Transcribe the full listing below exactly.

■ ■ ■ ■ ■ ■ ■

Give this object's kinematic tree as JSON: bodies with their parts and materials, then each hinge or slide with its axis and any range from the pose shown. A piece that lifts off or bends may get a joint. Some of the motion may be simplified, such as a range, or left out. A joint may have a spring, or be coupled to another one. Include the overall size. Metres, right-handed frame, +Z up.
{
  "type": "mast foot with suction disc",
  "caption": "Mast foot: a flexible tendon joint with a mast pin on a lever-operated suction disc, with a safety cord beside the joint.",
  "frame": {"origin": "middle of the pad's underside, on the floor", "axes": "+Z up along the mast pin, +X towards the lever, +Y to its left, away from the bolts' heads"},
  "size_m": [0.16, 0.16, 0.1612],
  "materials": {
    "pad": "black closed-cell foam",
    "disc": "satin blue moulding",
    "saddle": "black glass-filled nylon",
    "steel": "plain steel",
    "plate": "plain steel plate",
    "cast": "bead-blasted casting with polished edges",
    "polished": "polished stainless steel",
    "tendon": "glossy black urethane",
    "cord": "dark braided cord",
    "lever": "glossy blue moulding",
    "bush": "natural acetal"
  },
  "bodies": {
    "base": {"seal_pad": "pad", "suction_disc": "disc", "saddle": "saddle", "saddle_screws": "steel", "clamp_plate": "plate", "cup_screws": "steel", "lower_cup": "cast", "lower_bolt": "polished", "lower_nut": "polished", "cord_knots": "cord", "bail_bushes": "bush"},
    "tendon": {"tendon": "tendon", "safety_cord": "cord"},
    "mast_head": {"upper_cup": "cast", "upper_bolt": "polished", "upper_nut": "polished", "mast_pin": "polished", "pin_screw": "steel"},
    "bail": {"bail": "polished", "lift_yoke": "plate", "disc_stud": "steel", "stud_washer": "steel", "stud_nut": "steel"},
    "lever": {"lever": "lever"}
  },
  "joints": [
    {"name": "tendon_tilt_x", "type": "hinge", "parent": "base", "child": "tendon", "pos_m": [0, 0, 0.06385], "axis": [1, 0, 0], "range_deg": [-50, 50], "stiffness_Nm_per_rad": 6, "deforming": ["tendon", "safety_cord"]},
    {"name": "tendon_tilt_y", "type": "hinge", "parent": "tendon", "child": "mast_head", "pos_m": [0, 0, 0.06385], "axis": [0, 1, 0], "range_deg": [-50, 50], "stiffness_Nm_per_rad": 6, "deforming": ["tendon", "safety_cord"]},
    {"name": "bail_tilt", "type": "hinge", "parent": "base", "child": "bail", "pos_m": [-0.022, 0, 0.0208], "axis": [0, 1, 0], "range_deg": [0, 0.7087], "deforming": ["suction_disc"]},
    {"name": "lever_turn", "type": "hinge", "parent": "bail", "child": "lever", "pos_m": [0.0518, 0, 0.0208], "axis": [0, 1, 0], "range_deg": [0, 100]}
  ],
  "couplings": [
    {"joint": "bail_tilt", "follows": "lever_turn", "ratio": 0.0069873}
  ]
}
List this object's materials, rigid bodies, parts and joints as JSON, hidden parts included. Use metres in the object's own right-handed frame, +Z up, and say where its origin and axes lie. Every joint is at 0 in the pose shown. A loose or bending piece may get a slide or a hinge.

■ ■ ■ ■ ■ ■ ■

• **Exercise answer**:
Give this object's kinematic tree as JSON: bodies with their parts and materials, then each hinge or slide with its axis and any range from the pose shown. A piece that lifts off or bends may get a joint. Some of the motion may be simplified, such as a range, or left out. A joint may have a spring, or be coupled to another one. Include the overall size. Metres, right-handed frame, +Z up.
{
  "type": "mast foot with suction disc",
  "caption": "Mast foot: a flexible tendon joint with a mast pin on a lever-operated suction disc, with a safety cord beside the joint.",
  "frame": {"origin": "middle of the pad's underside, on the floor", "axes": "+Z up along the mast pin, +X towards the lever, +Y to its left, away from the bolts' heads"},
  "size_m": [0.16, 0.16, 0.1612],
  "materials": {
    "pad": "black closed-cell foam",
    "disc": "satin blue moulding",
    "saddle": "black glass-filled nylon",
    "steel": "plain steel",
    "plate": "plain steel plate",
    "cast": "bead-blasted casting with polished edges",
    "polished": "polished stainless steel",
    "tendon": "glossy black urethane",
    "cord": "dark braided cord",
    "lever": "glossy blue moulding",
    "bush": "natural acetal"
  },
  "bodies": {
    "base": {"seal_pad": "pad", "suction_disc": "disc", "saddle": "saddle", "saddle_screws": "steel", "clamp_plate": "plate", "cup_screws": "steel", "lower_cup": "cast", "lower_bolt": "polished", "lower_nut": "polished", "cord_knots": "cord", "bail_bushes": "bush"},
    "tendon": {"tendon": "tendon", "safety_cord": "cord"},
    "mast_head": {"upper_cup": "cast", "upper_bolt": "polished", "upper_nut": "polished", "mast_pin": "polished", "pin_screw": "steel"},
    "bail": {"bail": "polished", "lift_yoke": "plate", "disc_stud": "steel", "stud_washer": "steel", "stud_nut": "steel"},
    "lever": {"lever": "lever"}
  },
  "joints": [
    {"name": "tendon_tilt_x", "type": "hinge", "parent": "base", "child": "tendon", "pos_m": [0, 0, 0.06385], "axis": [1, 0, 0], "range_deg": [-50, 50], "stiffness_Nm_per_rad": 6, "deforming": ["tendon", "safety_cord"]},
    {"name": "tendon_tilt_y", "type": "hinge", "parent": "tendon", "child": "mast_head", "pos_m": [0, 0, 0.06385], "axis": [0, 1, 0], "range_deg": [-50, 50], "stiffness_Nm_per_rad": 6, "deforming": ["tendon", "safety_cord"]},
    {"name": "bail_tilt", "type": "hinge", "parent": "base", "child": "bail", "pos_m": [-0.022, 0, 0.0208], "axis": [0, 1, 0], "range_deg": [0, 0.7087], "deforming": ["suction_disc"]},
    {"name": "lever_turn", "type": "hinge", "parent": "bail", "child": "lever", "pos_m": [0.0518, 0, 0.0208], "axis": [0, 1, 0], "range_deg": [0, 100]}
  ],
  "couplings": [
    {"joint": "bail_tilt", "follows": "lever_turn", "ratio": 0.0069873}
  ]
}
List this object's materials, rigid bodies, parts and joints as JSON, hidden parts included. Use metres in the object's own right-handed frame, +Z up, and say where its origin and axes lie. Every joint is at 0 in the pose shown. A loose or bending piece may get a slide or a hinge.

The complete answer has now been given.